Alles andere als gediegen geht es naturgemäß bei AMG zu, wo sie jetzt zum ersten Mal auch bei einem elektrischen SUV am Regler drehen. Dort gibt es ihn immer mit Allradantrieb und Allradlenkung mit 476 PS und bis zu 687 PS im EQE 53 4MATIC+ mit Boost-Funktion. Das maximale Drehmoment reicht von 858 bis zu 1000 Nm und dürfte bei manchem E-Jünger für oszillierendes Vorhofflimmern sorgen.

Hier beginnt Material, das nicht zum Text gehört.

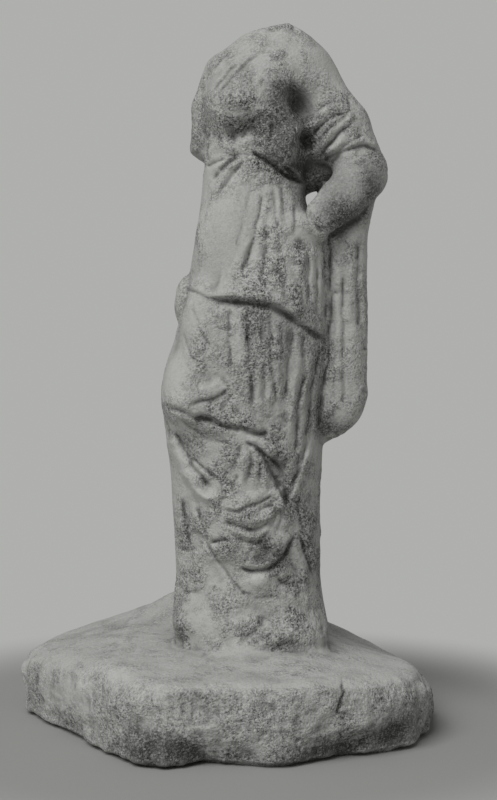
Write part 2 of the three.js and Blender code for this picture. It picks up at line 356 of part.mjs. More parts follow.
// ---- fewer, larger facets where the form is calm ----
function simplify({ pos, tri }, target) {
  const nv = pos.length / 3, faces = [];
  const around = Array.from({ length: nv }, () => []);
  for (let t = 0; t < tri.length; t += 3) {
    const f = [tri[t], tri[t + 1], tri[t + 2]];
    for (const v of f) around[v].push(faces.length);
    faces.push(f);
  }
  const Q = new Float64Array(nv * 10), version = new Int32Array(nv);
  const normal = (a, b, c) => {
    const ux = b[0] - a[0], uy = b[1] - a[1], uz = b[2] - a[2], vx = c[0] - a[0], vy = c[1] - a[1], vz = c[2] - a[2];
    return [uy * vz - uz * vy, uz * vx - ux * vz, ux * vy - uy * vx];
  };
  const P = (v) => [pos[3 * v], pos[3 * v + 1], pos[3 * v + 2]];
  const addPlane = (v, n, d, w) => {
    const q = [n[0] * n[0], n[0] * n[1], n[0] * n[2], n[0] * d, n[1] * n[1], n[1] * n[2], n[1] * d, n[2] * n[2], n[2] * d, d * d];
    for (let i = 0; i < 10; i++) Q[v * 10 + i] += q[i] * w;
  };
  faces.forEach((f) => {
    const [a, b, c] = f.map(P), n = normal(a, b, c), l = Math.hypot(...n) || 1e-12, u = n.map((x) => x / l);
    for (const v of f) addPlane(v, u, -(u[0] * a[0] + u[1] * a[1] + u[2] * a[2]), l / 2);
  });
  const cost = (q, p) => {
    const [x, y, z] = p;
    return q[0] * x * x + 2 * q[1] * x * y + 2 * q[2] * x * z + 2 * q[3] * x + q[4] * y * y + 2 * q[5] * y * z + 2 * q[6] * y + q[7] * z * z + 2 * q[8] * z + q[9];
  };
  const plan = (a, b) => {
    const q = new Float64Array(10);
    for (let i = 0; i < 10; i++) q[i] = Q[a * 10 + i] + Q[b * 10 + i];
    const pa = P(a), pb = P(b), mid = [0, 1, 2].map((c) => (pa[c] + pb[c]) / 2), len = Math.hypot(pa[0] - pb[0], pa[1] - pb[1], pa[2] - pb[2]);
    const det = q[0] * (q[4] * q[7] - q[5] * q[5]) - q[1] * (q[1] * q[7] - q[5] * q[2]) + q[2] * (q[1] * q[5] - q[4] * q[2]);
    const options = [mid, pa, pb];
    const scale = (q[0] + q[4] + q[7]) / 3;
    if (Math.abs(det) > 1e-4 * scale ** 3) {
      const bx = -q[3], by = -q[6], bz = -q[8];
      const p = [
        (bx * (q[4] * q[7] - q[5] * q[5]) - q[1] * (by * q[7] - q[5] * bz) + q[2] * (by * q[5] - q[4] * bz)) / det,
        (q[0] * (by * q[7] - q[5] * bz) - bx * (q[1] * q[7] - q[5] * q[2]) + q[2] * (q[1] * bz - by * q[2])) / det,
        (q[0] * (q[4] * bz - by * q[5]) - q[1] * (q[1] * bz - by * q[2]) + bx * (q[1] * q[5] - q[4] * q[2])) / det,
      ];
      if (Math.hypot(p[0] - mid[0], p[1] - mid[1], p[2] - mid[2]) < 1.5 * len) options.push(p);
    }
    let best = null;
    for (const p of options) { const c = cost(q, p) + 2e-3 * len ** 4; if (!best || c < best.c) best = { c, p }; }
    return best;
  };
  // a heap of edges, cheapest first
  const heap = [];
  const push = (e) => {
    let i = heap.push(e) - 1;
    while (i > 0) { const p = (i - 1) >> 1; if (heap[p].c <= e.c) break; heap[i] = heap[p]; i = p; }
    heap[i] = e;
  };
  const pop = () => {
    const top = heap[0], e = heap.pop();
    if (heap.length) {
      let i = 0;
      for (;;) {
        let k = 2 * i + 1;
        if (k >= heap.length) break;
        if (k + 1 < heap.length && heap[k + 1].c < heap[k].c) k++;
        if (heap[k].c >= e.c) break;
        heap[i] = heap[k]; i = k;
      }
      heap[i] = e;
    }
    return top;
  };
  const edge = (a, b) => { const { c, p } = plan(a, b); push({ c, p, a, b, va: version[a], vb: version[b] }); };
  faces.forEach((f) => { for (let i = 0; i < 3; i++) if (f[i] < f[(i + 1) % 3]) edge(f[i], f[(i + 1) % 3]); });
  const ring = (v) => { const s = new Set(); for (const t of around[v]) for (const w of faces[t]) if (w !== v) s.add(w); return s; };
  const keeps = (v, other, p) => {
    for (const t of around[v]) {
      const f = faces[t];
      if (f.includes(other)) continue;
      const old = f.map(P), now = f.map((w) => (w === v ? p : P(w)));
      const a = normal(...old), b = normal(...now), la = Math.hypot(...a), lb = Math.hypot(...b);
      const longest = Math.max(...[0, 1, 2].map((i) => Math.hypot(...[0, 1, 2].map((c) => now[i][c] - now[(i + 1) % 3][c]))));
      if (lb < 0.09 * longest * longest) return false;
      if (a[0] * b[0] + a[1] * b[1] + a[2] * b[2] < 0.45 * la * lb) return false;
    }
    return true;
  };
  let alive = faces.length;
  while (alive > target && heap.length) {
    const e = pop();
    if (e.va !== version[e.a] || e.vb !== version[e.b] || !around[e.a].length || !around[e.b].length) continue;
    const ra = ring(e.a), rb = ring(e.b);
    let common = 0;
    for (const w of ra) if (rb.has(w)) common++;
    if (common !== 2 || !keeps(e.a, e.b, e.p) || !keeps(e.b, e.a, e.p)) continue;
    const gone = around[e.a].filter((t) => faces[t].includes(e.b));
    if (gone.length !== 2) continue;
    for (const t of gone) { for (const w of faces[t]) around[w] = around[w].filter((s) => s !== t); faces[t] = null; alive--; }
    for (const t of around[e.b]) { faces[t] = faces[t].map((w) => (w === e.b ? e.a : w)); around[e.a].push(t); }
    around[e.b] = [];
    for (let c = 0; c < 3; c++) pos[3 * e.a + c] = e.p[c];
    for (let i = 0; i < 10; i++) Q[e.a * 10 + i] += Q[e.b * 10 + i];
    version[e.a]++; version[e.b]++;
    for (const w of ring(e.a)) edge(e.a, w);
  }
  const index = new Map(), outPos = [], outTri = [];
  for (const f of faces) {
    if (!f) continue;
    for (const v of f) {
      if (!index.has(v)) { index.set(v, outPos.length / 3); outPos.push(...P(v)); }
      outTri.push(index.get(v));
    }
  }
  return { pos: outPos, tri: outTri };
}

const solid = simplify(net(), TRIANGLES);

// flat underside, real size, origin under the middle of the base
let low = [1e9, 1e9], high = [-1e9, -1e9], top = 0;
for (let i = 0; i < solid.pos.length; i += 3) {
  if (solid.pos[i + 2] < 0.8) solid.pos[i + 2] = 0;
  for (let c = 0; c < 2; c++) { low[c] = Math.min(low[c], solid.pos[i + c]); high[c] = Math.max(high[c], solid.pos[i + c]); }
  top = Math.max(top, solid.pos[i + 2]);
}
const positions = new Float32Array(solid.pos.length);
for (let i = 0; i < solid.pos.length; i += 3) {
  positions[i] = (solid.pos[i] - (low[0] + high[0]) / 2) * PART;
  positions[i + 1] = (solid.pos[i + 1] - (low[1] + high[1]) / 2) * PART;
  positions[i + 2] = solid.pos[i + 2] * TOTAL_HEIGHT / top;
}
const geometry = new THREE.BufferGeometry();
geometry.setAttribute('position', new THREE.BufferAttribute(positions, 3));
geometry.setIndex(solid.tri);
geometry.computeVertexNormals();

const marble = new THREE.MeshStandardMaterial({ color: COLOUR, roughness: ROUGHNESS, metalness: 0 });
const statue = new THREE.Mesh(geometry, marble);
statue.name = 'draped_figure_on_base';

const group = new THREE.Group();
group.add(statue);
export default group;
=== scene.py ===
# A headless standing woman in a girdled dress, left hand on the hip, carved in one block with her
# rough base. The form is one closed surface: sections, rounded masses and carved folds are joined
# in a field of distances, the surface is read from it as a net and worn by noise.
import bpy, math, time
import numpy as np
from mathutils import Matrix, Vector


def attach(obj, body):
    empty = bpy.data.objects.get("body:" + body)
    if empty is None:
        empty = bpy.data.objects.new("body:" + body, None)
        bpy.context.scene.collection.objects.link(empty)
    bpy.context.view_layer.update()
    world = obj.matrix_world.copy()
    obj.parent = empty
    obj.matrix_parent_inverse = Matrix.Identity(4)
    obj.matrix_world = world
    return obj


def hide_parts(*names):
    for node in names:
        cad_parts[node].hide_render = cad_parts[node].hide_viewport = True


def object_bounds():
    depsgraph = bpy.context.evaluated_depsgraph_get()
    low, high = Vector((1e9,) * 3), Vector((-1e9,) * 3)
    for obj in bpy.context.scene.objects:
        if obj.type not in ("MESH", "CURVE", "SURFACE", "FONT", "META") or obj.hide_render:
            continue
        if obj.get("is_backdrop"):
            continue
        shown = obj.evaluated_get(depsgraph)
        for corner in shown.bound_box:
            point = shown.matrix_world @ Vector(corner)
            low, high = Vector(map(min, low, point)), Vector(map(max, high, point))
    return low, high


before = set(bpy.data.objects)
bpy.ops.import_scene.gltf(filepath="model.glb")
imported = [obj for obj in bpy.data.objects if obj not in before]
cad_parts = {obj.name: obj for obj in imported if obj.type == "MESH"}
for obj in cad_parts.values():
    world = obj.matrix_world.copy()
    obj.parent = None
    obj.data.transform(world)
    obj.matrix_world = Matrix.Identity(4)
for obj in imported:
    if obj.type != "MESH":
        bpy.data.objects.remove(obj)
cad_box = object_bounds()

T0 = time.time()
HEIGHT = 1.0                 # metres, underside of the base to the broken neck
PARTS = 695.8                # the form is drawn in parts of the height
PART = HEIGHT / PARTS
STEP = 1.5                   # spacing of the field, in parts
TRIANGLES = 197000
BASE_TOP = 80.0
NECK_BREAK = 696.4
CENTRE = (-22.5, 14.1)       # middle of the base's plan
f32 = np.float32

# sections of the draped body: height, left edge, right edge, depth in front of the axis, depth behind it
BODY = [
    (37.7, -73.1, 76.1, 60, 54), (82.3, -70, 77, 61, 54), (100.5, -75.5, 79, 65, 56), (120.7, -74.9, 75.4, 63, 56),
    (141, -73.4, 72.9, 61, 55), (181.3, -74.3, 72.3, 60, 55), (221.6, -76.2, 71.7, 62, 56),
    (261.8, -79.2, 73.2, 65, 56), (302, -84.1, 74.6, 69, 57), (322, -86.6, 75.6, 71, 58), (342, -85.5, 77.5, 71, 60),
    (362, -81, 79.5, 70, 62), (382, -73.9, 80.4, 69, 63), (402, -68.9, 81.4, 68, 65), (421.9, -62.9, 82.4, 67, 66),
    (441.8, -58.9, 82.3, 66, 66), (461.7, -56.3, 82.3, 64, 64), (481.6, -52.8, 81.2, 61, 61),
    (497.5, -50.1, 76.2, 58.5, 58.5), (509.4, -48.8, 62.3, 56, 56), (521.3, -47.3, 57.8, 54, 54),
    (531.2, -46.3, 57.2, 52, 52), (546.1, -45.3, 56.7, 50, 50), (560.9, -44.8, 57.2, 50, 50),
    (580.7, -44.2, 60.2, 51, 51), (600.5, -44.2, 62.1, 52, 52), (620.2, -44.2, 64.1, 50, 52),
    (639.9, -42.2, 67, 44, 48), (654.7, -36.2, 69, 37, 43), (667.5, -26.3, 69, 29, 37), (679.3, -12.4, 64, 21, 30),
    (687.2, -0.5, 57, 15, 24), (694.1, 15.4, 51.1, 9, 16), (699, 25.3, 47.1, 5, 10),
]
# the mantle's hanging end, in the same way
MANTLE = [
    (275.9, 63.6, 69.6, 8, 4), (280.9, 61.6, 78.6, 20, 9), (286.9, 59.6, 90.6, 26, 12), (297, 57.6, 104.6, 30, 15),
    (307, 57.6, 112.6, 33, 17), (317, 59.5, 116.6, 34, 18), (327, 61.5, 119.1, 34, 19), (342, 63.5, 117.5, 33, 19),
    (362, 67.5, 117.5, 33, 19), (382, 69.4, 118.4, 33, 19), (421.9, 71.4, 118.3, 33, 19),
    (461.7, 71.3, 117.7, 34, 20), (486.6, 69.3, 118.6, 34, 21), (506.4, 67.2, 122, 33, 22),
    (521.3, 67.2, 125, 28, 22), (535.2, 71.2, 122.9, 16, 16),
]
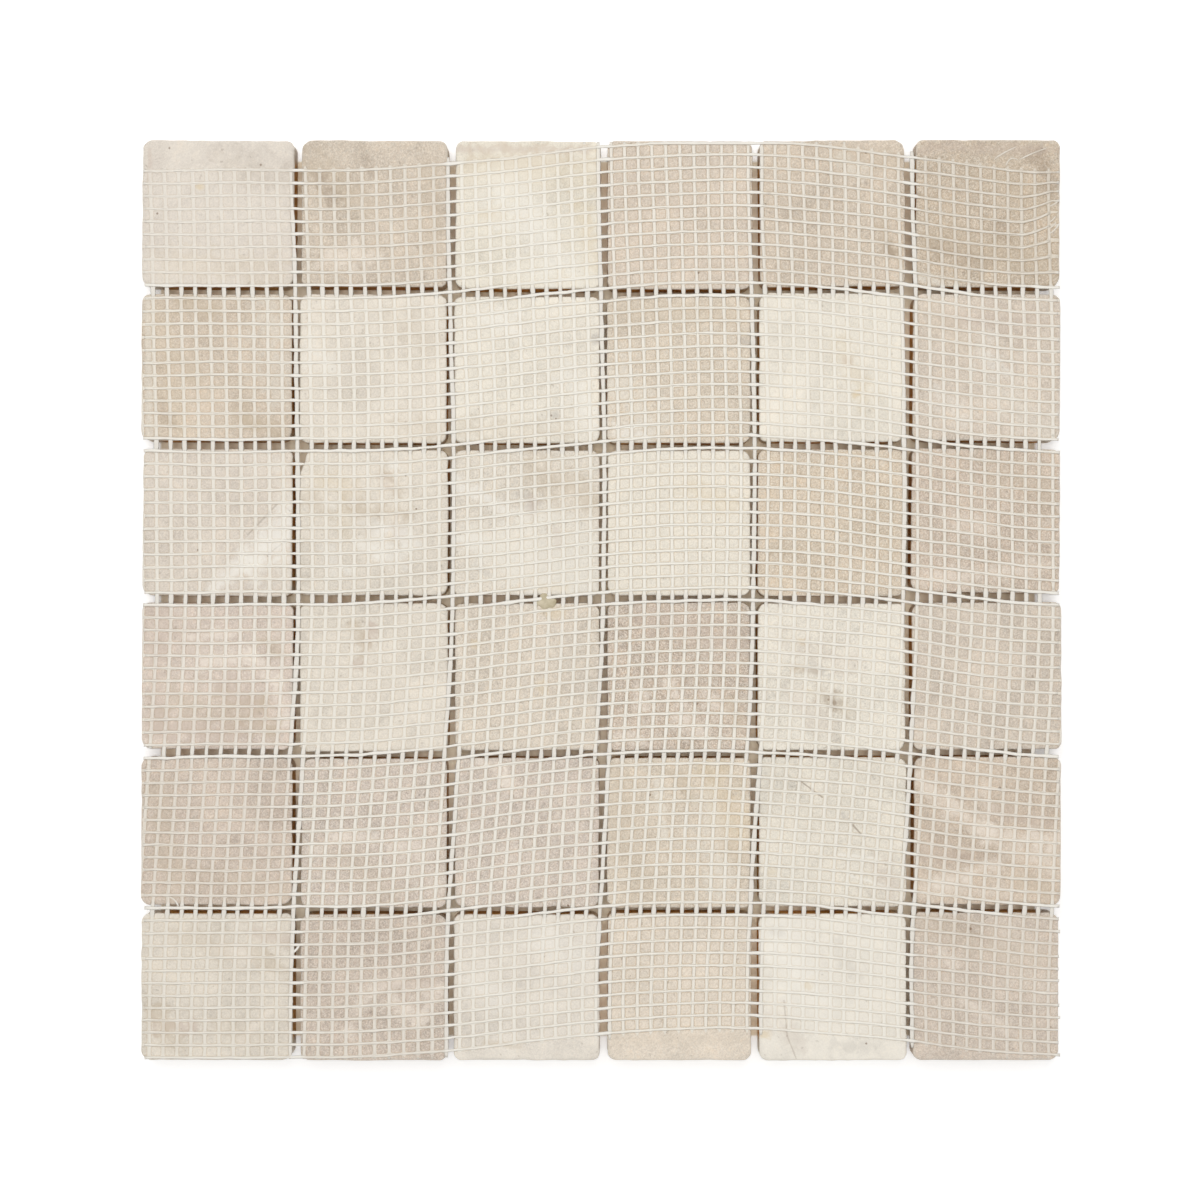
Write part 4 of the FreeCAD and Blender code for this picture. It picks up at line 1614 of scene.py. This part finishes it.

Schließlich gelingt der Sprint von 0 auf 100 km/h im besten Fall in 3,5 Sekunden und die Höchstgeschwindigkeit wird auf bis zu 240 km/h angehoben. Dafür allerdings schrumpft die Reichweite und liegt mit 90-kWh-Akku nun bei 431 bis 375 Kilometern.
Zwar gehen sie in Stuttgart alle davon aus, dass das EQE SUV zum meistverkauften Modell der elektrischen Oberklasse-Plattform EVA2 wird und messen ihm entsprechend viel Bedeutung bei. Doch die Rolle das Familienoberhaupts ist für ein anderes Mitglied reserviert, das sich am anderen Ende der Welt gerade warmläuft: Mit reichlich Lack, Leder und Lametta wird aus dem großen Bruder des EQE SUV zur Motorshow in Schanghai kurz nach Ostern der erste elektrische Maybach.